È legittima, in quanto non viola il divieto della reformatio in peius, l’applicazione d’ufficio, da parte del giudice di appello delle pene accessorie non applicate in primo grado

La vicenda

La Corte d’appello di Roma aveva confermato la condanna pronunciata, in primo grado, a carico dell’imputato per il reato di cui all’art. 2 del d.lgs. n. 74 del 2000 perché, al fine di evadere l’imposta, aveva annotato e indicato nella dichiarazione dei redditi, fatture per operazioni inesistenti emesse dalla società, di cui era legale rappresentante.

Contro tale sentenza ha proposto ricorso per Cassazione il difensore dell’imputato, chiedendone l’annullamento.

Tra gli altri motivi, il ricorrente si doleva del fatto che la corte territoriale, con la sentenza impugnata, fosse pervenuta ad una reformatio in peius della decisione pronunciata in primo grado. Ed invero, i giudici dell’appello avevano per la prima volta applicato le sanzioni accessorie previste dall’art. 12 del citato decreto legislativo, senza che vi fosse stata impugnazione del pubblico ministero.

Inoltre, secondo le prospettazioni difensive, la corte d’appello aveva altresì, violato il principio secondo cui, in tema di reati tributari le pene accessorie comminate attraverso la previsione di un limite minimo e di un limite massimo di durata, rientrano tra quelle di durata non espressamente determinata dalla legge, ed andrebbero quindi parametrate ai sensi dell’art. 37 c.p., alla durata della pena principale inflitta all’imputato. Al contrario, la corte d’appello capitolina, nell’applicare la sanzione accessoria dell’interdizione dagli uffici direttivi delle persone giuridiche, si era discostata dal minimo edittale previsto per legge, a differenza di quanto fatto per la pena detentiva.

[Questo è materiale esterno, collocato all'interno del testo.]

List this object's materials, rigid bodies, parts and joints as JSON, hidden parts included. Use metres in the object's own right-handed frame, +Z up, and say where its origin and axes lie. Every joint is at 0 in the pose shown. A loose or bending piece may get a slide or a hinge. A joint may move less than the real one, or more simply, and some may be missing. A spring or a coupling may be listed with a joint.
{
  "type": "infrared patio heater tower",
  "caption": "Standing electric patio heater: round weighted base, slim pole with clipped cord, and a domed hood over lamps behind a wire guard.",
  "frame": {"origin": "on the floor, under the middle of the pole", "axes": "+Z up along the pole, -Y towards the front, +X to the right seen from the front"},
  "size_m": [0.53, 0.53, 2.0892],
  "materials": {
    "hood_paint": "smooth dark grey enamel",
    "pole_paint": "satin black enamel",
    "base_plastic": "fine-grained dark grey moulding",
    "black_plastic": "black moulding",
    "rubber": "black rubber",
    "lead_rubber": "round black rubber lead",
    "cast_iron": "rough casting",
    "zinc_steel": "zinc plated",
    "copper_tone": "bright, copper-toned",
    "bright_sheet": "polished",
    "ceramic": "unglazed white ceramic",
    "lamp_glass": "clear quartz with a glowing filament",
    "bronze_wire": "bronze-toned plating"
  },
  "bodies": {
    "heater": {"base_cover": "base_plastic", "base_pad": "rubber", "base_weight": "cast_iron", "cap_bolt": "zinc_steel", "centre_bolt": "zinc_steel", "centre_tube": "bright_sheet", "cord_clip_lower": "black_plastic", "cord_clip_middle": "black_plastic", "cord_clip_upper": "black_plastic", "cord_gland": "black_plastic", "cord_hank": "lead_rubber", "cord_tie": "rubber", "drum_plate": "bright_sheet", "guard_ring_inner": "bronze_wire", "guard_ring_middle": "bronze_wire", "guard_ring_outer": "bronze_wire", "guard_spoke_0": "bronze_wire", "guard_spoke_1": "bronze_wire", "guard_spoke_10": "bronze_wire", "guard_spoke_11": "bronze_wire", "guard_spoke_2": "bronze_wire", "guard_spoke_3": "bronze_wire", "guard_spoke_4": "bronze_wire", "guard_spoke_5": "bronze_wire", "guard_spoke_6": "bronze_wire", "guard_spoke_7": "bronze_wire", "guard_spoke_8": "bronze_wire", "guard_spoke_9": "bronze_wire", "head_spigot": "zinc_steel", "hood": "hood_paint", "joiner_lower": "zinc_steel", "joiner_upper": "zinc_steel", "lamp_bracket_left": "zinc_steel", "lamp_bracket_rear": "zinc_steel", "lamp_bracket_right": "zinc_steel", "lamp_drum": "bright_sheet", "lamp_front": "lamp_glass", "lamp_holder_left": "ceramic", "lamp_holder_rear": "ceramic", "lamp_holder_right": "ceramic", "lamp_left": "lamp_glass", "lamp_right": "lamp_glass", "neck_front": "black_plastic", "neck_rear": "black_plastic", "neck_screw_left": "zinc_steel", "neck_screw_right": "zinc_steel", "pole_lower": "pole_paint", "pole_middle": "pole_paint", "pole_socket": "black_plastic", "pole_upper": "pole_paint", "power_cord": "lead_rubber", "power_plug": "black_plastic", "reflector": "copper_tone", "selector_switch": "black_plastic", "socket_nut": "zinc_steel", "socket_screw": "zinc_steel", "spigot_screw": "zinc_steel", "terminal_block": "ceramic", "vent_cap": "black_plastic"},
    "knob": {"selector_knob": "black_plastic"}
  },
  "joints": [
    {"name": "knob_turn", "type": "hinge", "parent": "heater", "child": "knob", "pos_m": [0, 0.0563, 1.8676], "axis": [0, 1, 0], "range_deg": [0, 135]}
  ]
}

Il giudizio della Cassazione

Ma l’argomento non ha convinto i giudici della Suprema Corte di Cassazione (Terza Sezione Penale n. 36407/2019), i quali dopo aver confermato la fondatezza della decisione impugnata in ordine all’accertamento della penale responsabilità dell’imputato hanno dichiarato, manifestamente infondata la doglianza con la quale la difesa aveva contestato la violazione di legge in ordine alla applicazione delle sanzioni accessorie.

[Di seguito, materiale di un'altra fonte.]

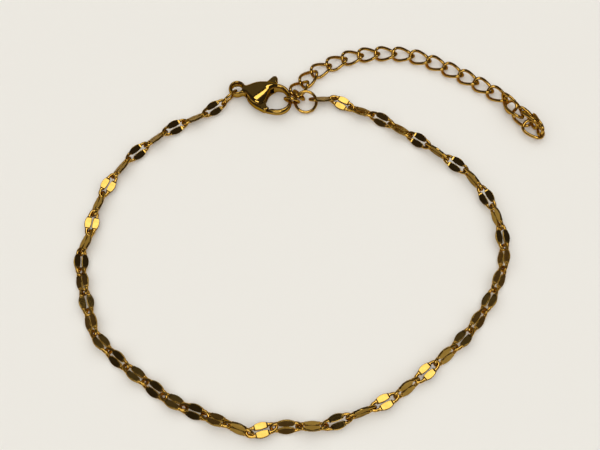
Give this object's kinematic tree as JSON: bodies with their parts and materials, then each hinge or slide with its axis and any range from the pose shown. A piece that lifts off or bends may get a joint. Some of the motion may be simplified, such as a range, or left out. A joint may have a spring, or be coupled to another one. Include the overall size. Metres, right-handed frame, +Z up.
{
  "type": "chain bracelet",
  "caption": "Fine gilt chain bracelet of flat stamped links laid in a loop, with a lobster clasp, an end ring and a short curb extender chain.",
  "frame": {"origin": "under the middle of the laid bracelet's bounding box, on the surface that it lies on", "axes": "+Z up from the surface, +X across the loop towards the extender's free end, +Y towards the clasp's side of the loop"},
  "size_m": [0.0678, 0.0614, 0.0027],
  "materials": {
    "gilt_stamping": "mirror-polished gold plating on flat stamped pads",
    "gilt_steel": "polished gold plating"
  },
  "bodies": {
    "bracelet": {"link_01": "gilt_stamping", "link_02": "gilt_stamping", "link_03": "gilt_stamping", "link_04": "gilt_stamping", "link_05": "gilt_stamping", "link_06": "gilt_stamping", "link_07": "gilt_stamping", "link_08": "gilt_stamping", "link_09": "gilt_stamping", "link_10": "gilt_stamping", "link_11": "gilt_stamping", "link_12": "gilt_stamping", "link_13": "gilt_stamping", "link_14": "gilt_stamping", "link_15": "gilt_stamping", "link_16": "gilt_stamping", "link_17": "gilt_stamping", "link_18": "gilt_stamping", "link_19": "gilt_stamping", "link_20": "gilt_stamping", "link_21": "gilt_stamping", "link_22": "gilt_stamping", "link_23": "gilt_stamping", "link_24": "gilt_stamping", "link_25": "gilt_stamping", "link_26": "gilt_stamping", "link_27": "gilt_stamping", "link_28": "gilt_stamping", "link_29": "gilt_stamping", "link_30": "gilt_stamping", "link_31": "gilt_stamping", "link_32": "gilt_stamping", "link_33": "gilt_stamping", "link_34": "gilt_stamping", "link_35": "gilt_stamping", "link_36": "gilt_stamping", "link_37": "gilt_stamping", "link_38": "gilt_stamping", "link_39": "gilt_stamping", "link_40": "gilt_stamping", "link_run_41_44": "gilt_stamping", "link_run_45_48": "gilt_stamping", "eye_link": "gilt_steel", "split_ring": "gilt_steel", "end_ring": "gilt_steel", "extender_run_1": "gilt_steel", "extender_run_2": "gilt_steel", "extender_run_3": "gilt_steel", "extender_run_4": "gilt_steel", "extender_run_5": "gilt_steel", "extender_run_6": "gilt_steel", "extender_run_7": "gilt_steel", "clasp_body": "gilt_steel", "clasp_pin": "gilt_steel"},
    "lever": {"clasp_lever": "gilt_steel"}
  },
  "joints": [
    {"name": "lever_hinge", "type": "hinge", "parent": "bracelet", "child": "lever", "pos_m": [-0.00973, 0.02132, 0.00115], "axis": [0, 0, 1], "range_deg": [0, 20], "stiffness_Nm_per_rad": 0.002, "springref_deg": -20.05}
  ]
}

La giurisprudenza di legittimità ha già chiarito che la previsione di cui all’art. 597, comma 3 c.p. – che sancisce il divieto della reformatio in peius quando appellante sia il solo imputato – non contempla, tra i provvedimenti peggiorativi inibiti al giudice di appello, le pene accessorie che, ex art. 20 c.p., conseguono di diritto, alla condanna come effetti penali di essa. È pertanto legittima l’applicazione d’ufficio, da parte del giudice di appello delle pene accessorie non applicate in primo grado.

Neppure è stata accolta la tesi relativa al quantum della misura applicata.

Al riguardo, i giudici della Terza Sezione Penale della Cassazione hanno affermato che il principio secondo cui la durata delle pene accessorie temporanee previste dall’art. 12 del d.lgs n. 74/2000, conseguenti alla condanna per reati tributari, deve essere dal giudice uniformata, ai sensi dell’art. 37 c.p., a quella della pena principale inflitta, implica che la pena principale e quella accessoria devono avere la stessa durata e non certamente che la pena accessoria debba applicarsi secondo il quantum edittale scelto per la pena principale. In altri termini, non è vero che se la pena principale viene applicata nel minimo edittale anche la pena accessoria deve essere riconosciuta nella sua minima estensione. Ciò che rileva è che la durata concretamente determinata sia la medesima.